> **EXERCISE GOAL**: Exact repetition of every entry is required.

> **SUPPLIED RECORDS**:
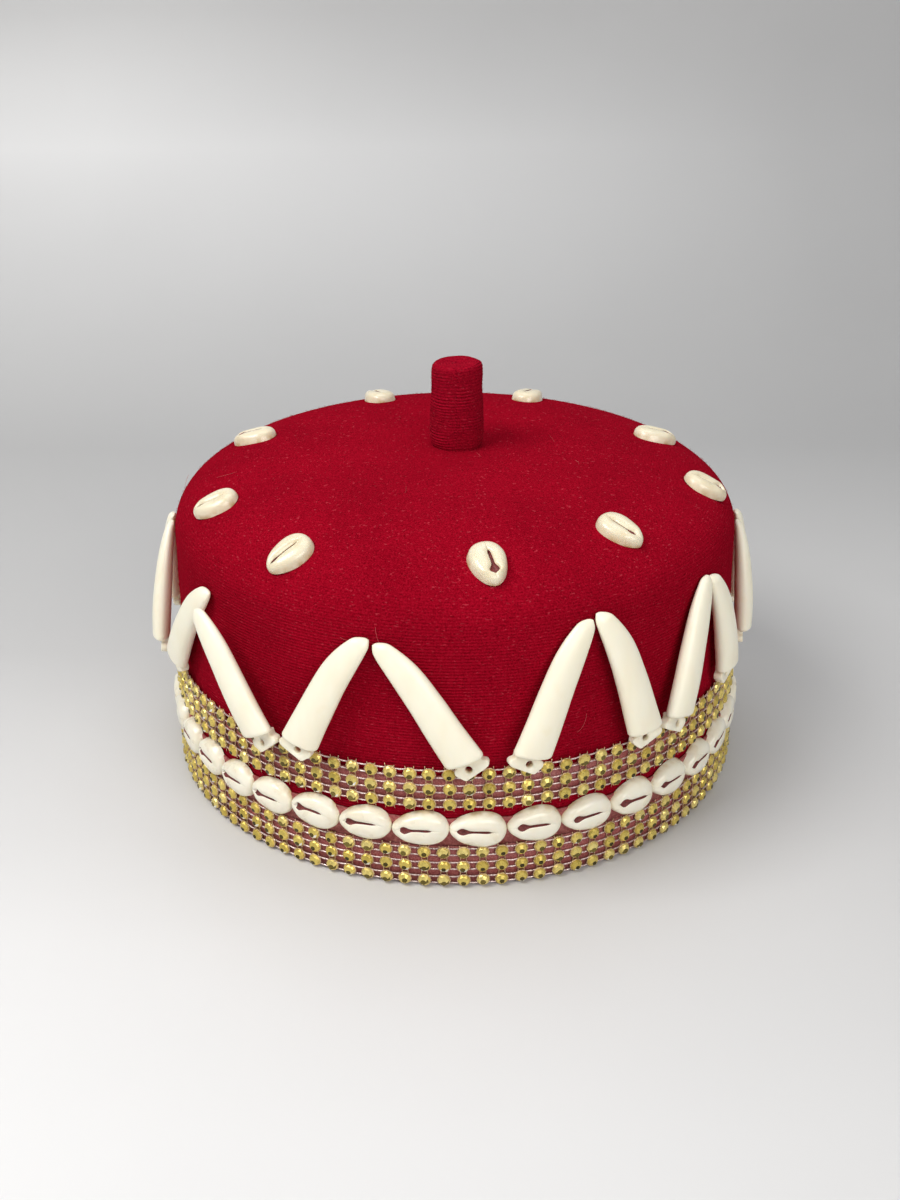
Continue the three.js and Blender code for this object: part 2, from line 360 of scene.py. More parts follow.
def felt_paint(name, row_pitch, row_depth, row_end, deep, mid, light):
    """Woolly red felt or thread: rows that run round it and give way to wool at a height, with painted
    shade that makes their grooves darker and their ridges lighter, a fuzz of fibres, and a soft sheen."""
    paint = Paint(name, 0.95)
    wander = paint.scaled(paint.noise(9.0), 0.9)
    phase = paint.scaled(paint.attribute("row"), TURN / row_pitch, wander)
    ridge = paint.scaled(paint.sum("SINE", phase), 0.5, 0.5)
    patch = paint.noise(14.0, 3.0)
    height = paint.add("ShaderNodeSeparateXYZ", {0: paint.place}).outputs[2]
    woolly = paint.scaled(height, 1 / FELT_ROW_FADE, 0.5 - row_end / FELT_ROW_FADE, clamp=True)
    row_share = paint.mix(woolly, paint.ramp(patch, (0.3, 0.45), (0.7, 1.0)), (0.12, 0.12, 0.12))
    row = paint.scaled(ridge, row_share)
    fuzz = paint.noise(0.42, 3.0, 0.65)
    wool = paint.noise(0.62, 4.0, 0.72)
    fibre = paint.noise(0.3, 2.0, 0.6, stretch=(0.35, 0.35, 1.6))
    blotch = paint.noise(30.0, 3.0, 0.55)
    grain = paint.scaled(paint.sum("SUBTRACT", fuzz, 0.5), 1.2, 0.4)
    wool_share = paint.scaled(woolly, 0.35, 0.25)
    grain = paint.scaled(paint.sum("SUBTRACT", wool, 0.5), wool_share, grain)
    # Painted shade: the rows' grooves are painted darker and their ridges lighter
    grain = paint.scaled(row, 0.2, grain)
    grain = paint.scaled(woolly, 0.05, grain)
    colour = paint.ramp(grain, (0.16, deep), (0.48, mid), (0.86, light))
    glint = paint.ramp(fibre, (0.66, 0.0), (0.76, 1.0))
    colour = paint.tint(colour, glint, 0.3, (0.5, 0.03, 0.05))
    fleck = paint.ramp(paint.noise(0.6, 1.0, 0.5, stretch=(0.5, 0.5, 1.5)), (0.66, 0.0), (0.75, 1.0))
    colour = paint.tint(colour, fleck, 0.36, (0.6, 0.07, 0.1))
    shade = paint.ramp(blotch, (0.3, 0.88), (0.7, 1.08))
    colour = paint.mix(1.0, colour, shade, "MULTIPLY")
    relief = paint.bump(fuzz, 0.2, 0.7, under=paint.bump(row, row_depth, 0.8))
    paint.set(Base_Color=colour, Normal=relief, Sheen_Weight=0.015, Sheen_Roughness=0.5)
    paint.set(Sheen_Tint=(1.0, 0.2, 0.25, 1), Specular_IOR_Level=0.0)
    return paint.material


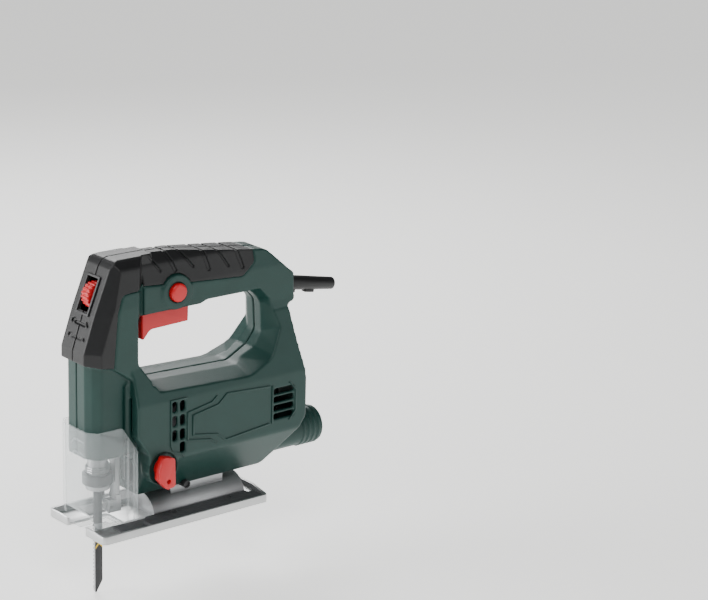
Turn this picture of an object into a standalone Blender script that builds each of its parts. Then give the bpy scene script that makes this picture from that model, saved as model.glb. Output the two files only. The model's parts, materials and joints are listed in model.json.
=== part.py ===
"""Jigsaw power tool: a D-handle saw built from separate casings, motor, gear train, clamp, guard and sole.

Metres, +Z up, +X towards the rear of the tool, +Y towards its right side. Places are measured from the
blade's axis where it crosses the sole's underside. The empty `tool` shifts that point forward, so that the
world's origin lies on solid sole plate just behind the blade slot.
"""

import math

import bmesh
import bpy
from mathutils import Matrix, Vector

MM = 0.001
GAP = 0.3 * MM  # running clearance between neighbours
FIT = 0.35 * MM  # radial clearance of a shaft in its bore

# Frame
ORIGIN_BEHIND_BLADE = 30 * MM

# Sole
SOLE_FRONT_X = -19 * MM
SOLE_REAR_X = 132 * MM
SOLE_HALF_WIDTH = 36.5 * MM
SOLE_THICKNESS = 2.0 * MM
SOLE_RIM_HEIGHT = 6.3 * MM
SOLE_RIM_WALL = 2.0 * MM
SLOT_HALF_WIDTH = 11.5 * MM
SLOT_END_X = 16 * MM
PANEL_THICKNESS = 1.2 * MM
SPLINTER_GAP = 2.4 * MM

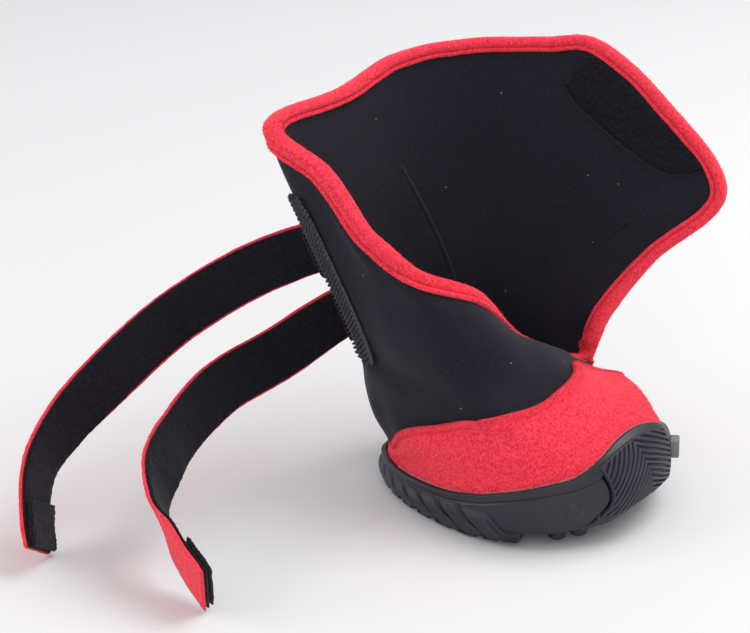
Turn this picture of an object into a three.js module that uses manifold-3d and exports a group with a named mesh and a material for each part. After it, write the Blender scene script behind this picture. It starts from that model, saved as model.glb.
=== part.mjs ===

> **FULL ANSWER**:
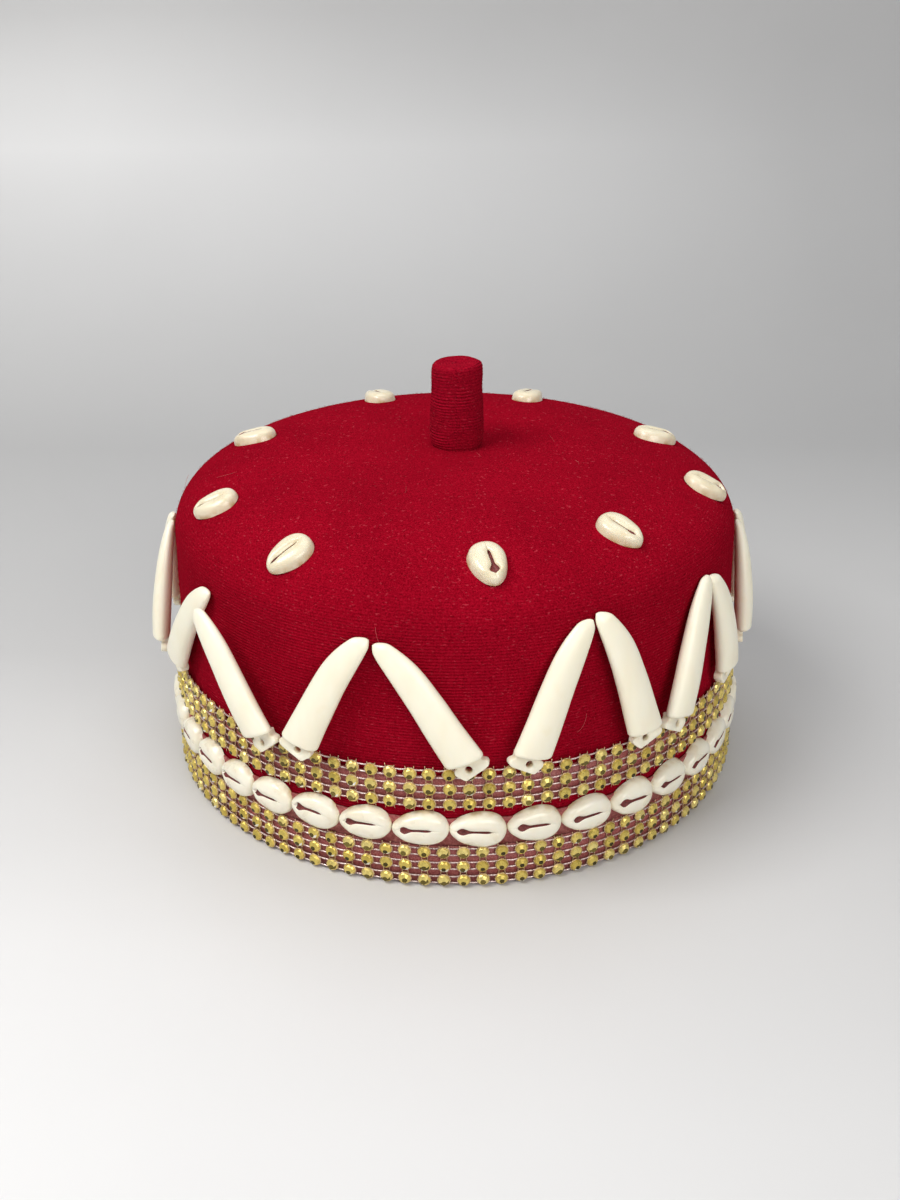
Continue the three.js and Blender code for this object: part 2, from line 360 of scene.py. More parts follow.
def felt_paint(name, row_pitch, row_depth, row_end, deep, mid, light):
    """Woolly red felt or thread: rows that run round it and give way to wool at a height, with painted
    shade that makes their grooves darker and their ridges lighter, a fuzz of fibres, and a soft sheen."""
    paint = Paint(name, 0.95)
    wander = paint.scaled(paint.noise(9.0), 0.9)
    phase = paint.scaled(paint.attribute("row"), TURN / row_pitch, wander)
    ridge = paint.scaled(paint.sum("SINE", phase), 0.5, 0.5)
    patch = paint.noise(14.0, 3.0)
    height = paint.add("ShaderNodeSeparateXYZ", {0: paint.place}).outputs[2]
    woolly = paint.scaled(height, 1 / FELT_ROW_FADE, 0.5 - row_end / FELT_ROW_FADE, clamp=True)
    row_share = paint.mix(woolly, paint.ramp(patch, (0.3, 0.45), (0.7, 1.0)), (0.12, 0.12, 0.12))
    row = paint.scaled(ridge, row_share)
    fuzz = paint.noise(0.42, 3.0, 0.65)
    wool = paint.noise(0.62, 4.0, 0.72)
    fibre = paint.noise(0.3, 2.0, 0.6, stretch=(0.35, 0.35, 1.6))
    blotch = paint.noise(30.0, 3.0, 0.55)
    grain = paint.scaled(paint.sum("SUBTRACT", fuzz, 0.5), 1.2, 0.4)
    wool_share = paint.scaled(woolly, 0.35, 0.25)
    grain = paint.scaled(paint.sum("SUBTRACT", wool, 0.5), wool_share, grain)
    # Painted shade: the rows' grooves are painted darker and their ridges lighter
    grain = paint.scaled(row, 0.2, grain)
    grain = paint.scaled(woolly, 0.05, grain)
    colour = paint.ramp(grain, (0.16, deep), (0.48, mid), (0.86, light))
    glint = paint.ramp(fibre, (0.66, 0.0), (0.76, 1.0))
    colour = paint.tint(colour, glint, 0.3, (0.5, 0.03, 0.05))
    fleck = paint.ramp(paint.noise(0.6, 1.0, 0.5, stretch=(0.5, 0.5, 1.5)), (0.66, 0.0), (0.75, 1.0))
    colour = paint.tint(colour, fleck, 0.36, (0.6, 0.07, 0.1))
    shade = paint.ramp(blotch, (0.3, 0.88), (0.7, 1.08))
    colour = paint.mix(1.0, colour, shade, "MULTIPLY")
    relief = paint.bump(fuzz, 0.2, 0.7, under=paint.bump(row, row_depth, 0.8))
    paint.set(Base_Color=colour, Normal=relief, Sheen_Weight=0.015, Sheen_Roughness=0.5)
    paint.set(Sheen_Tint=(1.0, 0.2, 0.25, 1), Specular_IOR_Level=0.0)
    return paint.material


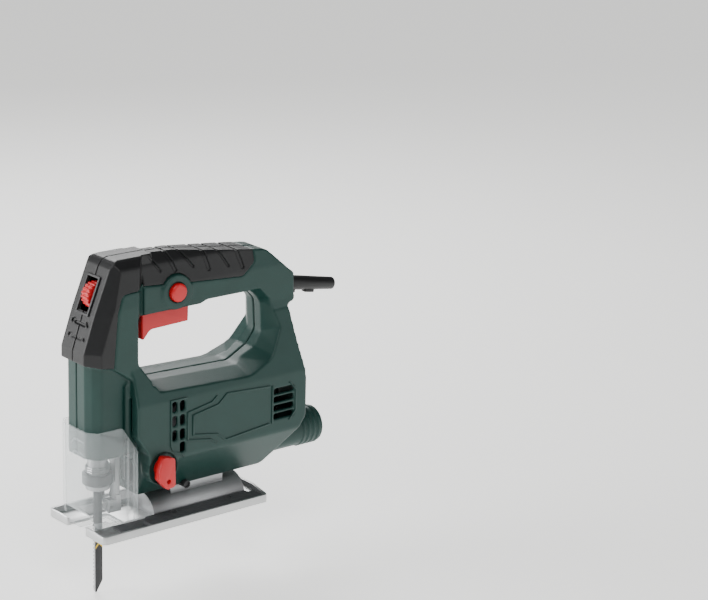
Turn this picture of an object into a standalone Blender script that builds each of its parts. Then give the bpy scene script that makes this picture from that model, saved as model.glb. Output the two files only. The model's parts, materials and joints are listed in model.json.
=== part.py ===
"""Jigsaw power tool: a D-handle saw built from separate casings, motor, gear train, clamp, guard and sole.

Metres, +Z up, +X towards the rear of the tool, +Y towards its right side. Places are measured from the
blade's axis where it crosses the sole's underside. The empty `tool` shifts that point forward, so that the
world's origin lies on solid sole plate just behind the blade slot.
"""

import math

import bmesh
import bpy
from mathutils import Matrix, Vector

MM = 0.001
GAP = 0.3 * MM  # running clearance between neighbours
FIT = 0.35 * MM  # radial clearance of a shaft in its bore

# Frame
ORIGIN_BEHIND_BLADE = 30 * MM

# Sole
SOLE_FRONT_X = -19 * MM
SOLE_REAR_X = 132 * MM
SOLE_HALF_WIDTH = 36.5 * MM
SOLE_THICKNESS = 2.0 * MM
SOLE_RIM_HEIGHT = 6.3 * MM
SOLE_RIM_WALL = 2.0 * MM
SLOT_HALF_WIDTH = 11.5 * MM
SLOT_END_X = 16 * MM
PANEL_THICKNESS = 1.2 * MM
SPLINTER_GAP = 2.4 * MM

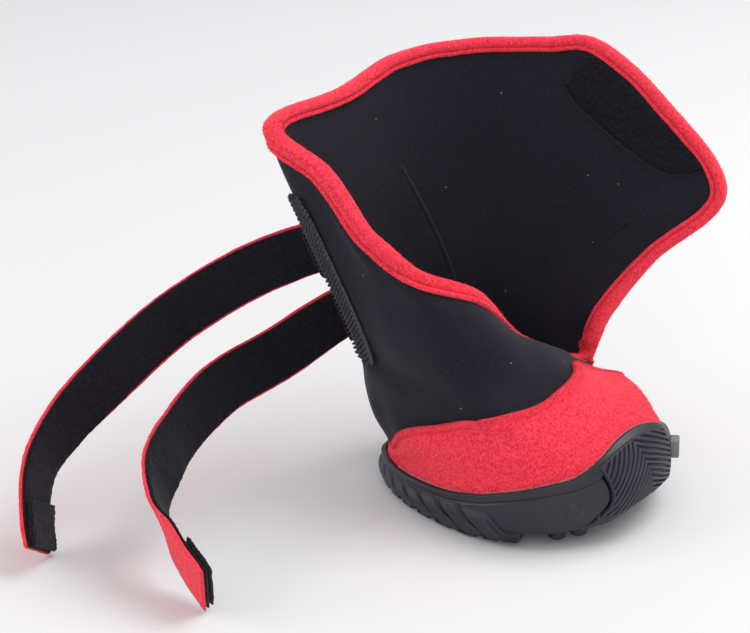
Turn this picture of an object into a three.js module that uses manifold-3d and exports a group with a named mesh and a material for each part. After it, write the Blender scene script behind this picture. It starts from that model, saved as model.glb.
=== part.mjs ===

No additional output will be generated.